- Flora Gosling
- 14 August 2019
This article is from 2019
An unconventionally staged autobiographical piece about living with depression
If the theatre maker sits among their audience for the bulk of their show, is the performance immersive for the audience, or is the performer immersed in the audience? In Cheryl Martin's solo piece about mental health, the theatre space is deconstructed into what looks uncannily like a support group.
Martin's presence is one that is totally devoid of persona. There is no pretence about what the space is, only that the audience are all there to hear her speak. Her autobiographical storytelling is characterised by anecdotes of tragedy, trauma and mistreatment delivered as untheatrically as possible.

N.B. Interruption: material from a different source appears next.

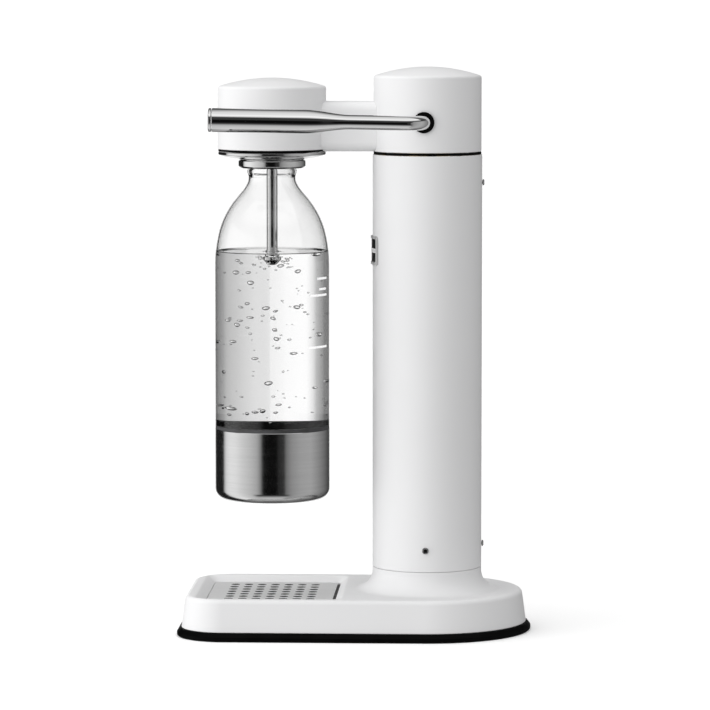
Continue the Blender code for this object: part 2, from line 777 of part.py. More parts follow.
def build_valve(rubber, brass, steel, metal):
    at = (0, COLUMN_Y, 0)
    block = [
        (0.0108, BLOCK_BOTTOM),
        (0.0340, BLOCK_BOTTOM),
        (0.0340, 0.3363),
        (0.0180, 0.3363),
        (0.0180, BLOCK_TOP),
        (0.0023, BLOCK_TOP),
        (0.0023, 0.3502),
        (0.0108, 0.3502),
    ]
    turned("valve_block", block, brass, at)
    seal = [
        (0.0035, VALVE_TOP + GAP),
        (0.0100, VALVE_TOP + GAP),
        (0.0100, 0.3499),
        (0.0035, 0.3499),
    ]
    turned("cylinder_seal", seal, rubber, at, steps=SMALL_STEPS)
    plunger_top = PIVOT_Z - CAM_BASE - 0.0005
    plunger = [
        (0, 0.3510),
        (0.0020, 0.3510),
        (0.0020, 0.3622),
        (0.0045, 0.3622),
        (0.0045, 0.3637),
        (0.0018, 0.3637),
        (0.0018, plunger_top - 0.0011),
        (0.0013, plunger_top - 0.0003),
        (0, plunger_top),
    ]
    plunger = turned("valve_plunger", plunger, steel, at, steps=SMALL_STEPS)
    move_with(joint_empty("plunger_slide", (0, COLUMN_Y, 0.3510)), plunger)
    coil("plunger_spring", 0.0033, 0.0004, 0.3588, 0.3615, 2.4, steel, at)

    block_side = 0.0183
    nut = [(0.0021, 0), (0.0052, 0), (0.0052, 0.007), (0.0021, 0.007)]
    turned("tube_nut_block", nut, brass, (0, COLUMN_Y - block_side, GAS_Z), "-Y", 6)
    turned("tube_nut_head", nut, brass, (0, HEAD_Y, 0.3663), "+Z", 6)
    plug = [(0, 0), (0.0045, 0), (0.0045, 0.005), (0.003, 0.0055), (0.003, 0.008), (0, 0.008)]
    turned("burst_plug", plug, brass, (0, COLUMN_Y + block_side, GAS_Z), "+Y", 6)

    corners = [
        (COLUMN_Y - block_side - 0.0008, GAS_Z),
        (COLUMN_Y - TUBE_DROP_Y, GAS_Z),
        (COLUMN_Y - TUBE_DROP_Y, TUBE_RUN_Z),
        (HEAD_Y, TUBE_RUN_Z),
        (HEAD_Y, 0.3675),
    ]
    path = [corners[0]]
    path += arc((corners[1][0] + TUBE_BEND, GAS_Z + TUBE_BEND), TUBE_BEND, 270, 180, 4)
    path += arc((corners[2][0] - TUBE_BEND, TUBE_RUN_Z - TUBE_BEND), TUBE_BEND, 0, 90, 4)
    path += arc((HEAD_Y + TUBE_BEND, TUBE_RUN_Z - TUBE_BEND), TUBE_BEND, 90, 180, 4)
    path.append(corners[4])
    points = [(0, y, z) for y, z in path]
    rod_curve("gas_tube", points, [TUBE_RADIUS] * len(points), brass, (0, 0, 0), sides=1)


def build_cylinder(metal, brass, steel):
    at = (0, COLUMN_Y, 0)
    wall = 0.003
    low = CYLINDER_BOTTOM
    body = [(0, low + 0.003), (0.022, low)]
    body += arc((CYLINDER_RADIUS - 0.005, low + 0.005), 0.005, 300, 360, 2)
    body += arc((CYLINDER_RADIUS - 0.017, 0.284), 0.017, 0, 75, 4)
    body += [(0.013, NECK_TOP - 0.004), (0.013, NECK_TOP), (0.0096, NECK_TOP), (0.0096, 0.297)]
    body += arc((0.012, 0.283), 0.014, 75, 0, 3)
    body += [(CYLINDER_RADIUS - wall - 0.001, low + 0.010), (0.022, low + wall), (0, low + 0.006)]
    cylinder = turned("gas_cylinder", body, metal, at)
    foot = NECK_TOP + GAP
    valve = [
        (0, 0.2985),
        (0.0092, 0.2985),
        (0.0092, foot),
        (0.0130, foot),
        (0.0130, 0.3180),
        (0.0103, 0.3190),
        (0.0103, VALVE_TOP),
        (0.0015, VALVE_TOP),
        (0.0015, 0.3300),
        (0, 0.3300),
    ]
    valve = turned("cylinder_valve", valve, brass, at, steps=PART_STEPS)
    pin = [(0, 0.3340), (0.0012, 0.3340), (0.0012, 0.3506), (0, 0.3506)]
    pin = turned("cylinder_pin", pin, steel, at, steps=8)
    move_with(joint_empty("cylinder_withdraw", (0, COLUMN_Y, VALVE_TOP)), cylinder, valve)
    move_with(joint_empty("pin_slide", (0, COLUMN_Y, 0.3506)), pin)


def build_bottle(clear, dark, brushed):
    at = (0, HEAD_Y, 0)
    step = (BOTTLE_RADIUS, LINER_TOP + 0.0006)
    shoulder = [
        (BOTTLE_RADIUS, 0.2680),
        (0.0400, 0.2890),
        (0.0333, 0.3075),
        (0.0238, 0.3207),
        (0.0178, 0.3295),
        (0.0171, 0.3347),
    ]
    foot_radius = 0.0392
    outside = [
        (0, 0.1024),
        (0.030, 0.0992),
        (0.0375, 0.1020),
        (foot_radius, 0.1080),
        (foot_radius, LINER_TOP),
    ]
    outside += [step] + shoulder
    outside += [(0.0185, 0.3358), (0.0185, 0.3389), (0.0166, 0.3391), (0.0166, MOUTH_TOP)]
    inside = [(0.0150, MOUTH_TOP)]
    inside += [(r - BOTTLE_WALL, z) for r, z in shoulder[-2::-1]]
    inside += [(step[0] - BOTTLE_WALL, step[1])]
    inside += [
        (foot_radius - BOTTLE_WALL, LINER_TOP - 0.0010),
        (foot_radius - BOTTLE_WALL, 0.1086),
        (0.0366, 0.1031),
        (0.030, 0.1004),
        (0, 0.1036),
    ]
    bottle = turned("bottle_body", outside + inside, clear, at, steps=BOTTLE_STEPS)

    edge = 0.008
    skin = 0.001
    centre = (CUP_RADIUS - edge, CUP_BOTTOM + edge)
    cup = [(0, CUP_BOTTOM)] + arc(centre, edge, 270, 360, 4)
    cup += [(CUP_RADIUS, CUP_TOP), (CUP_RADIUS - skin, CUP_TOP)]
    cup += arc(centre, edge - skin, 360, 270, 3) + [(0, CUP_BOTTOM + skin)]
    cup = turned("bottle_cup", cup, brushed, at, steps=CUP_STEPS)

    outer = edge - skin - GAP
    inner = outer - 0.0009
    liner = [(0, centre[1] - outer)] + arc(centre, outer, 270, 360, 3)
    liner += [(centre[0] + outer, LINER_TOP), (centre[0] + inner, LINER_TOP)]
    liner += arc(centre, inner, 360, 270, 3) + [(0, centre[1] - inner)]
    liner = turned("bottle_liner", liner, dark, at, steps=CUP_STEPS)
    move_with(joint_empty("bottle_drop", (0, HEAD_Y, MOUTH_TOP)), bottle, cup, liner)


def main():
    for old in list(bpy.data.objects):
        bpy.data.objects.remove(old, do_unlink=True)
    white = finish("white_enamel", (0.85, 0.85, 0.86), 0.32)
    rubber = finish("black_rubber", (0.02, 0.02, 0.02), 0.6)
    dark = finish("black_plastic", (0.03, 0.03, 0.03), 0.45)
    chrome = finish("polished_steel", (0.78, 0.78, 0.78), 0.12, 1.0)
    brushed = finish("brushed_steel", (0.62, 0.62, 0.62), 0.28, 1.0)
    metal = finish("satin_aluminium", (0.60, 0.61, 0.62), 0.4, 1.0)
    brass = finish("brass", (0.75, 0.58, 0.32), 0.35, 1.0)
    clear = finish("clear_plastic", (0.95, 0.97, 0.98), 0.03, 0.0, 1.0)

    spigot = build_base(white, rubber, metal, chrome)
    build_tray(brushed, dark)
    build_column(white, rubber, metal, chrome, spigot, dark)
    build_top(white, rubber, chrome, brushed)
    build_nozzle(rubber, metal, brass, brushed)
    build_lever(chrome, rubber, metal, brushed, dark)
    build_valve(rubber, brass, brushed, metal)
    build_cylinder(metal, brass, brushed)
    build_bottle(clear, dark, brushed)


main()
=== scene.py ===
"""Looks of a hand-operated soda carbonator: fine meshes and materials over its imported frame.

Sizes are in metres, +Z up. The lever is on the +X side, the bottle towards -Y and the
column towards +Y. Sizes that the pieces share are read from the frame's solids.
"""

import json
from math import atan, atan2, cos, degrees, exp, pi, radians, sin, sqrt, tan, tau
import random

import bmesh
import bpy
from mathutils import Matrix, Vector


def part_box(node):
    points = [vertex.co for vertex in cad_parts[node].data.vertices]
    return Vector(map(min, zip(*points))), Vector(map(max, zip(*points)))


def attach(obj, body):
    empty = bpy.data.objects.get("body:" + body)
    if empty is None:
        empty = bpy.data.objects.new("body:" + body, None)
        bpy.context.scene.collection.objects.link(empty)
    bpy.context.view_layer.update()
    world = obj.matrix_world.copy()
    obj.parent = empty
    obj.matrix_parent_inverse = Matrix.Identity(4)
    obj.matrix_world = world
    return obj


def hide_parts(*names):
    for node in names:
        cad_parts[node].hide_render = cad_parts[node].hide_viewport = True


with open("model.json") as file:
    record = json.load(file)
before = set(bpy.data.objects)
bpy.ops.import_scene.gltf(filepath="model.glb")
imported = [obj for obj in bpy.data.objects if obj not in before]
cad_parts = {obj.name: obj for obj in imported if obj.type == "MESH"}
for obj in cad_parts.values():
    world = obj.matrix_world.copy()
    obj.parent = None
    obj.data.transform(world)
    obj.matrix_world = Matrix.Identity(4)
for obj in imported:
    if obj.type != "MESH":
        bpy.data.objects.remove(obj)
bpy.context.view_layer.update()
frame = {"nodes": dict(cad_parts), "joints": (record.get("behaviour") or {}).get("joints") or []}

ROUND = 144  # facets round the column, cap, head and bottle
MIDDLE = 64  # facets round pieces of a few centimetres
SMALL = 32
MERGE = 0.0000005  # vertices nearer than this are one
GAP = 0.0003  # kept between neighbouring pieces
SHARP = radians(32)  # edges that turn more than this stay crisp
ALONG = {
    "+X": Matrix.Rotation(pi / 2, 4, "Y"),
    "-X": Matrix.Rotation(-pi / 2, 4, "Y"),
    "+Y": Matrix.Rotation(-pi / 2, 4, "X"),
    "-Y": Matrix.Rotation(pi / 2, 4, "X"),
    "+Z": Matrix.Identity(4),
    "-Z": Matrix.Rotation(pi, 4, "X"),
}


# ---- sizes read from the frame


def middle(node):
    low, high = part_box(node)
    return (low + high) / 2


def heights(node):
    """A node's lowest and highest z."""
    return [corner.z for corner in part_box(node)]


def radius_of(node):
    """Half of a round piece's width across X."""
    low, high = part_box(node)
    return (high.x - low.x) / 2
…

Her monologue is not flourished with poetic conventions at all. By removing façade of artistic writing or staging she reveals something raw; which works to the show's advantage as well as its detriment. Martin pushes boundaries in how she uses the theatre space, but it leaves the audience without much to hold on to. There is no overarching message, and the occasional but minimal audience interaction is not in itself entertaining or thought-provoking. Alaska is best described as an exercise in theatrical honesty. For some the intimacy of the performance will be intimidating, but for others it will be illuminating.
Summerhall, until 25 Aug (not 19), 2pm, £10 (£8).